◆ **Input material**
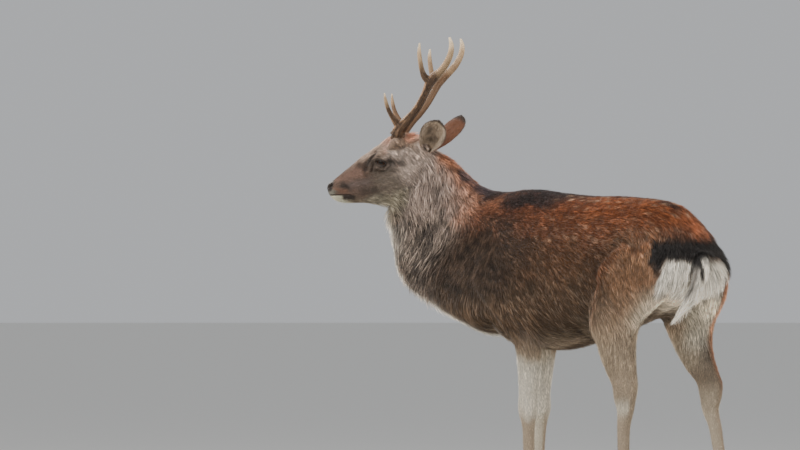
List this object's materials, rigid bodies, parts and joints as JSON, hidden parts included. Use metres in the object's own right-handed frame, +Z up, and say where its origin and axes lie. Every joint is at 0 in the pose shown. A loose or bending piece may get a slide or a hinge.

* * *

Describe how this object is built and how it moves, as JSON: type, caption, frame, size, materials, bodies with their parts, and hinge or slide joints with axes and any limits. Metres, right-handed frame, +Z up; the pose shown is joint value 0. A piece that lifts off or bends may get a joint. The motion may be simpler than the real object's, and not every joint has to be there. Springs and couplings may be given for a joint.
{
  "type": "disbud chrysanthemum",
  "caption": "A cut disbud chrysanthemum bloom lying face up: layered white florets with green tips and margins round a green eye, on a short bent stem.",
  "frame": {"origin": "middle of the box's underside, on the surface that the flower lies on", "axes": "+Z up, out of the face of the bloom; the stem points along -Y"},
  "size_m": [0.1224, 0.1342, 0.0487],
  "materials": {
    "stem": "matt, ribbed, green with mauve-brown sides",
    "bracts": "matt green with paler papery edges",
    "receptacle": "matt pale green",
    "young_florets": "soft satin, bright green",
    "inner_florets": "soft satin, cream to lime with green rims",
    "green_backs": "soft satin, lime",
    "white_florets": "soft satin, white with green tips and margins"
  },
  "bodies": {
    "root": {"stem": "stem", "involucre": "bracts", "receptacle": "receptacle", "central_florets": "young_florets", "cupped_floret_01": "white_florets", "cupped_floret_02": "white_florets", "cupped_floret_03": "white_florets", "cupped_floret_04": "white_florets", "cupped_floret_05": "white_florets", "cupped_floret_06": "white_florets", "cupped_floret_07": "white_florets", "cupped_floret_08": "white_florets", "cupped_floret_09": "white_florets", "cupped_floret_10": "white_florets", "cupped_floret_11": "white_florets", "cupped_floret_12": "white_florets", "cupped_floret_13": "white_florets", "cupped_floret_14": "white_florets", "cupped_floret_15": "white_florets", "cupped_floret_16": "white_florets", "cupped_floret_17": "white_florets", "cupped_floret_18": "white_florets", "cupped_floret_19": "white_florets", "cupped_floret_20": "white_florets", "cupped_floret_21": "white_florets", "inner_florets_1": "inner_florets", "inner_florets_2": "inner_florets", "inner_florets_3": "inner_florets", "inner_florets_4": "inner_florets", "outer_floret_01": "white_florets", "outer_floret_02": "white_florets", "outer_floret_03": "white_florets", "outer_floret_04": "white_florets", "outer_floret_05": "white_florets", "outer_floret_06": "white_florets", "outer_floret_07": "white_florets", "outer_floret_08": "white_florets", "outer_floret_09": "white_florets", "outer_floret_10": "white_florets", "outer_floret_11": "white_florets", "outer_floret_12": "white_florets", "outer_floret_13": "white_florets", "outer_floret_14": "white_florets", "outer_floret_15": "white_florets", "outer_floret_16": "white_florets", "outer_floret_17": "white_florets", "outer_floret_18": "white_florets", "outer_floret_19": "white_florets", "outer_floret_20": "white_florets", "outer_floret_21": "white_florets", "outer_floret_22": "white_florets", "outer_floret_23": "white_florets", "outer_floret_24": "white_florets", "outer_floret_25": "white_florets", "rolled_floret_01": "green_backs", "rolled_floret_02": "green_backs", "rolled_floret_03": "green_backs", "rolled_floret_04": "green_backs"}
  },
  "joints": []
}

* * *

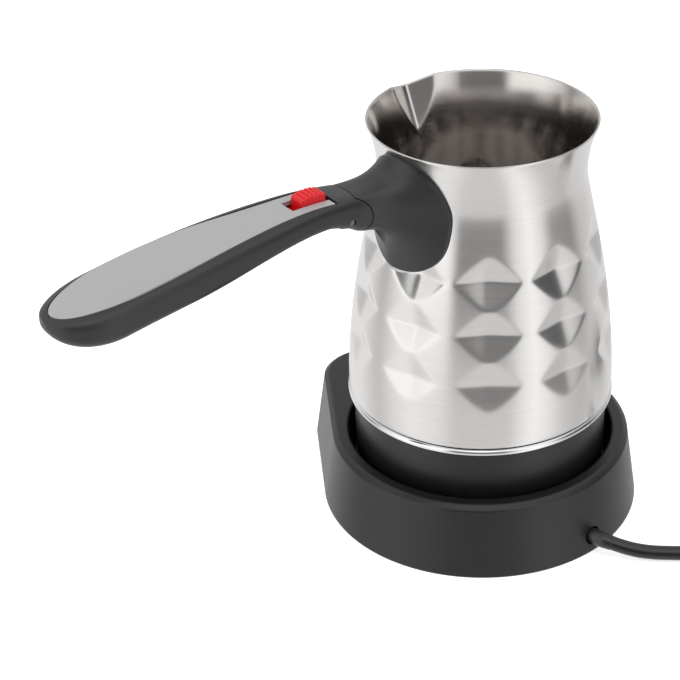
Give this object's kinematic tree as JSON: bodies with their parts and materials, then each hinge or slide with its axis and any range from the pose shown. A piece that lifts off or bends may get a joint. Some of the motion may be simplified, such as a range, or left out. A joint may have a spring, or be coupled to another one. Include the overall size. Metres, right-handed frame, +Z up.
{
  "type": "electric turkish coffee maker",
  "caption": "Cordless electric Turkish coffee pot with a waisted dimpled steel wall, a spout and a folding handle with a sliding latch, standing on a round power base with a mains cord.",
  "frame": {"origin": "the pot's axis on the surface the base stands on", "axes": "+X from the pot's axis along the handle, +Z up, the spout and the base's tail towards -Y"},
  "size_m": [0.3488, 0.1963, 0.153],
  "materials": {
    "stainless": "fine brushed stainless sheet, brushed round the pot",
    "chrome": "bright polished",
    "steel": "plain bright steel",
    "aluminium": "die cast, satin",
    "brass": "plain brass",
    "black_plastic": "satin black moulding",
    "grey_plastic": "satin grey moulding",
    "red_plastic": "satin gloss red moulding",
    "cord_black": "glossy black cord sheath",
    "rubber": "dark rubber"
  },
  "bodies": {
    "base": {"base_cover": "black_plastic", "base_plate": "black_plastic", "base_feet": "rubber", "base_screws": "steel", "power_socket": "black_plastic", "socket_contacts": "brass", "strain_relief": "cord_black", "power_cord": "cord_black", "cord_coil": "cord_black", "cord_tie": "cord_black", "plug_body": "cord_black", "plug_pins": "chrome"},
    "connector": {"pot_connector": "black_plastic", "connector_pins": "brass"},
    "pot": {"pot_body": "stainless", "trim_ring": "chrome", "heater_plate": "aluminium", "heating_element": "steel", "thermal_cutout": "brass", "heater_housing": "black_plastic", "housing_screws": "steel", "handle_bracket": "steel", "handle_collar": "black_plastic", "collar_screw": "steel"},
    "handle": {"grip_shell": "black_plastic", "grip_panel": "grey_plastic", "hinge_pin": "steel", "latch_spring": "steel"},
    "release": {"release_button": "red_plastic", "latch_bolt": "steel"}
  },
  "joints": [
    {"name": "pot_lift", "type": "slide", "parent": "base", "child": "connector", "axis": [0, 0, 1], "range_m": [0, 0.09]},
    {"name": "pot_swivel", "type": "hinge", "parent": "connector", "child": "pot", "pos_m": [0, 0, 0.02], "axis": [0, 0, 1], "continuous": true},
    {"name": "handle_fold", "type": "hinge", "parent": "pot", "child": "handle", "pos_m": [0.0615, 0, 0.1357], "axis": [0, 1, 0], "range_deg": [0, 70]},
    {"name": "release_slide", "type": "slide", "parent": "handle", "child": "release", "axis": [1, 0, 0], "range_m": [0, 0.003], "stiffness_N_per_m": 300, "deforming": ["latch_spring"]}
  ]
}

◆ **What you need to do**
Locate the word "slide" in the records and collect each line it appears in.

◆ **Exercise solution**
List this object's materials, rigid bodies, parts and joints as JSON, hidden parts included. Use metres in the object's own right-handed frame, +Z up, and say where its origin and axes lie. Every joint is at 0 in the pose shown. A loose or bending piece may get a slide or a hinge.
Describe how this object is built and how it moves, as JSON: type, caption, frame, size, materials, bodies with their parts, and hinge or slide joints with axes and any limits. Metres, right-handed frame, +Z up; the pose shown is joint value 0. A piece that lifts off or bends may get a joint. The motion may be simpler than the real object's, and not every joint has to be there. Springs and couplings may be given for a joint.
Give this object's kinematic tree as JSON: bodies with their parts and materials, then each hinge or slide with its axis and any range from the pose shown. A piece that lifts off or bends may get a joint. Some of the motion may be simplified, such as a range, or left out. A joint may have a spring, or be coupled to another one. Include the overall size. Metres, right-handed frame, +Z up.
    {"name": "pot_lift", "type": "slide", "parent": "base", "child": "connector", "axis": [0, 0, 1], "range_m": [0, 0.09]},
    {"name": "release_slide", "type": "slide", "parent": "handle", "child": "release", "axis": [1, 0, 0], "range_m": [0, 0.003], "stiffness_N_per_m": 300, "deforming": ["latch_spring"]}